El acto inmoral por excelencia es la cosificación, menoscabo de la dignidad que despierta el enojo: la indignación. Cuando el gobernante equipara un ser humano a una cosa, una dádiva, un consumo, desconoce su condición esencial. Cuando se deshumaniza, la persona se in-digna. Pero esta afrenta no es la única fuente de indignación de estos tiempos de pospandemia y posprimarias.
Si el menoscabo de la dignidad ciudadana es indignante, la pérdida de dignidad del gobernante es escandalosa. En la antigua Roma, dignitas designaba el rango elevado en comparación con otros de la misma jerarquía, de donde viene la designación de dignatario para el funcionario. La máxima dignidad es la investidura presidencial. La crítica y la mofa, lejos de ser la amenaza, son el aviso de que la dignidad investida se deshilacha cuando se pierde el respeto ciudadano a aquel al que se le había otorgado en grado sumo. Sin la dignidad investida, el rey queda desvestido.
Los memes han sido elocuentes a la hora de reflejar los desatinos electoralistas en nombre de una campaña destinada a acercar el dignatario al pueblo. Las fotos oficiales lo muestran entre locaciones en vías de desarrollo, con su libreta de capataz que lidia con las exigencias de la arquitecta implacable y una cuadrilla inoperante más pendiente de conflictos internos que de la ejecución de la obra. El cansancio físico delata la fatiga moral de este presidente en situación de calle, en contacto penoso con una realidad que sus asesores suponen con potencial comunicativo.
Si la dignidad no se puede imponer por ley, menos por campaña publicitaria. “El bien no se impone, al bien se invita”, dice Goma Lanzón. El ejemplo de virtud, agrega, lleva en sí una invitación a la generalización a través de su imitación positiva. A la inversa, la ausencia de dignidad causa un dolor que llega al escándalo. La indignación es una emoción intensísima, pero efímera. Ante la inviabilidad de un estado de indignación permanente, cuando se hace crónica los síntomas mutan a abandono, indiferencia, apatía.
La sociedad atraviesa estos tiempos horribles paciente y expectante, entendiendo que donde hay una necesidad puede no haber derecho, pero mantener la esperanza es dignificante.
De 2001 queda el recuerdo de que tras la indignación sin una solución en el horizonte, después de la explosión, viene el desencanto. La encuesta 2021 del Latinobarómetro confirma el desencanto creciente en la democracia, que aumenta entre los latinoamericanos más jóvenes y más pobres. En la Argentina, la idea de la democracia como mejor sistema de gobierno es apenas apoyada por la mitad de participantes de la encuesta, bastante menos que las tres cuartas partes que la suscribía en 2013.
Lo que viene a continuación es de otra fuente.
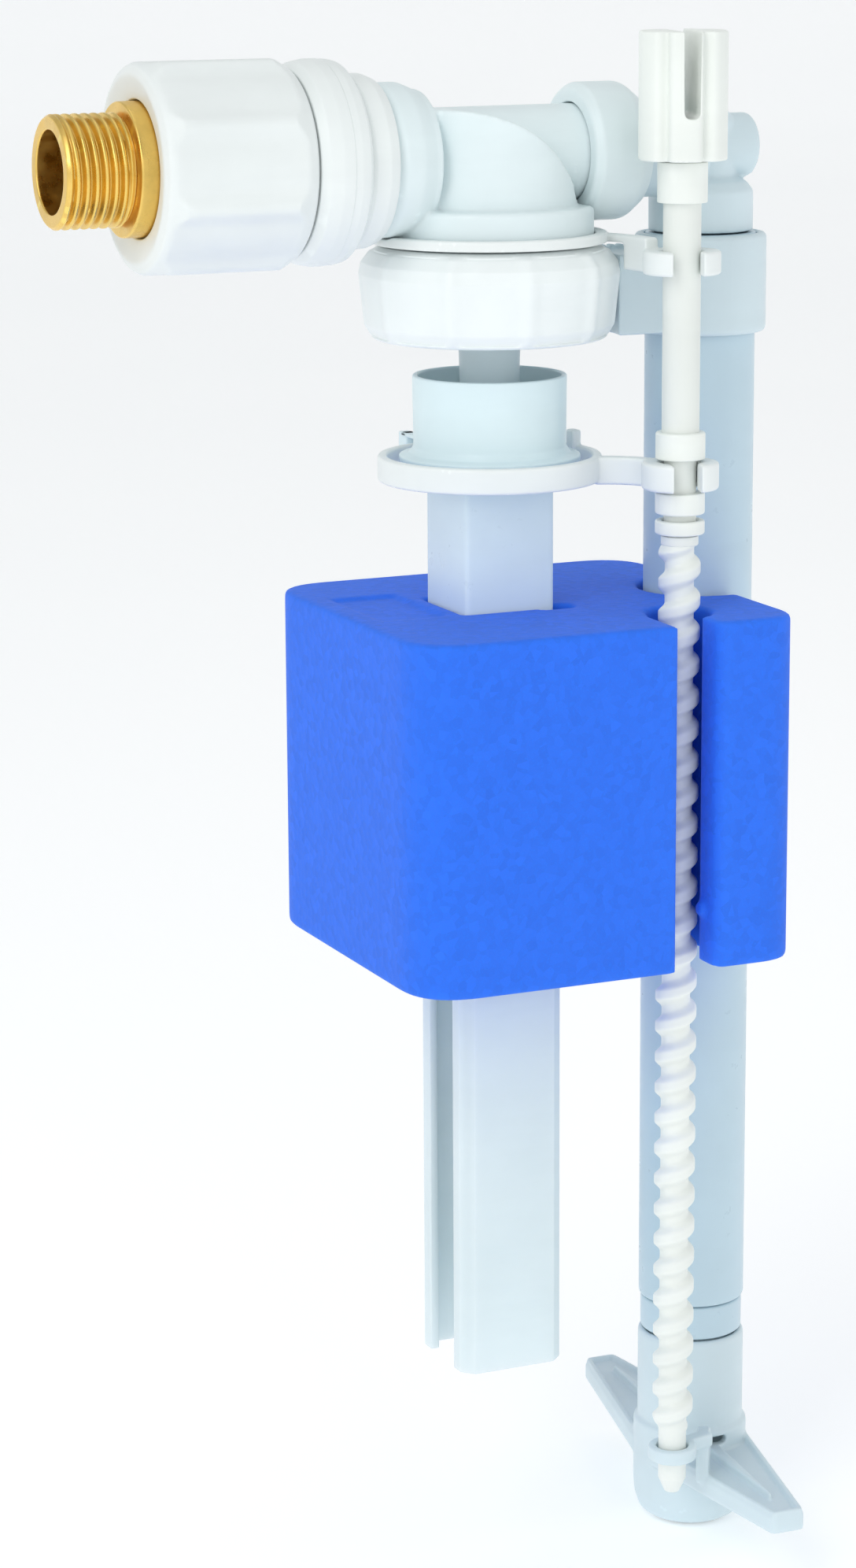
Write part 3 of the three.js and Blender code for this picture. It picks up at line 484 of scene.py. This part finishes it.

A pesar del panorama, el autor de Dignidad recuerda que el escándalo puede desencadenar un cambio social porque “el asco ante la indignidad indica a la humanidad el camino de su progreso moral”. Quizás eso explique por qué la sociedad atraviesa estos tiempos horribles paciente y expectante, entendiendo que donde hay una necesidad puede no haber derecho, pero mantener la esperanza es dignificante.